Seto Taiki

Personal information
- Native name: 瀬戸大樹 (Japanese);
- Full name: Seto Taiki
- Born: March 27, 1984 (age 42) Mie, Japan

Sport
- Turned pro: 2000
- Rank: 9 dan
- Affiliation: Kansai Ki-in

= Seto Taiki =

Japanese Go player (born 1984)

Seto Taiki (瀬戸大樹, Seto Taiki) is a Kansai Ki-in professional Go player.

== Biography ==
Seto became a professional player in 2000 for the Kansai Ki-in. In his first 5 years at the Kansai Ki-in, he had a spectacular record in the Oteai with 51 wins and just 3 losses through 2005. In 2000, he scored 12 wins and 0 losses.
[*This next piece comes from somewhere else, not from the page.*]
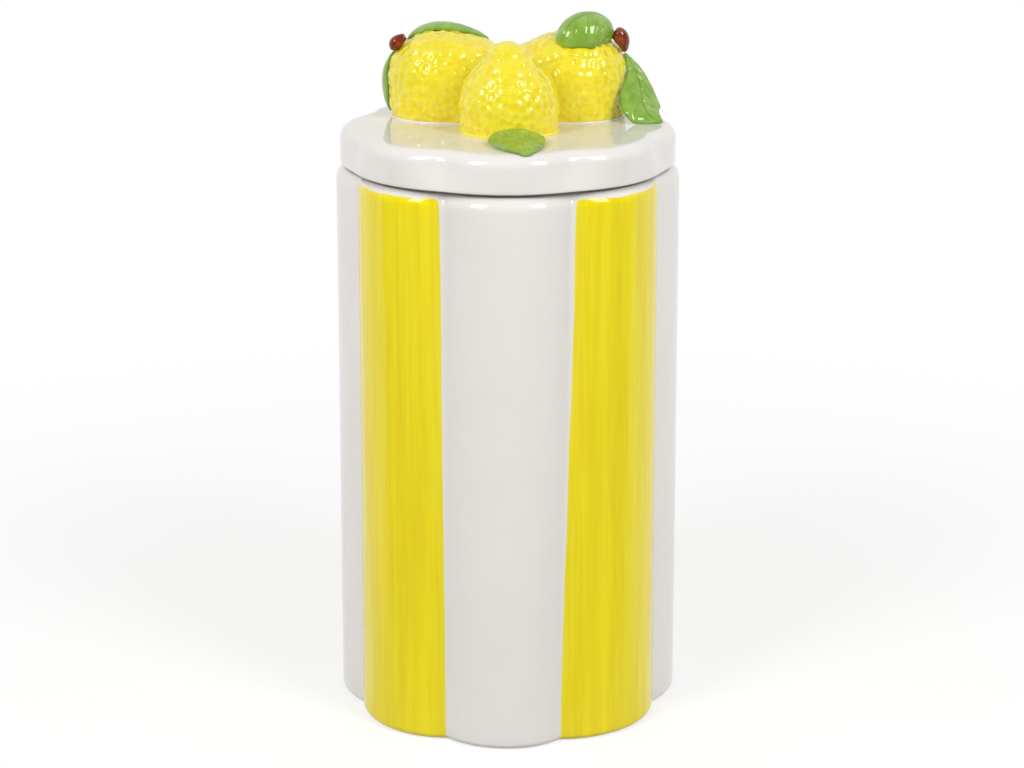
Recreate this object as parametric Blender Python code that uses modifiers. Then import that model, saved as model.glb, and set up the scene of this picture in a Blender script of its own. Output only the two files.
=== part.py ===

In 2001, he also scored 12 wins and 0 losses. In 2002 he finally lost his first Oteai match with a record of 11 wins and 1 loss. In 2002 his record was 8 wins and 2 losses. In the final year of the Oteai, his record was 8 wins and 0 losses. This amounted his Oteai career record to a 94.4% winning percentage. His run was stopped after the Oteai was replaced with a similar system used by the Nihon Ki-in of promotion through title winning. He won the Nagai award in 2000, along with an award for his run of wins.

He was promoted to 9 dan on the 9th January 2026.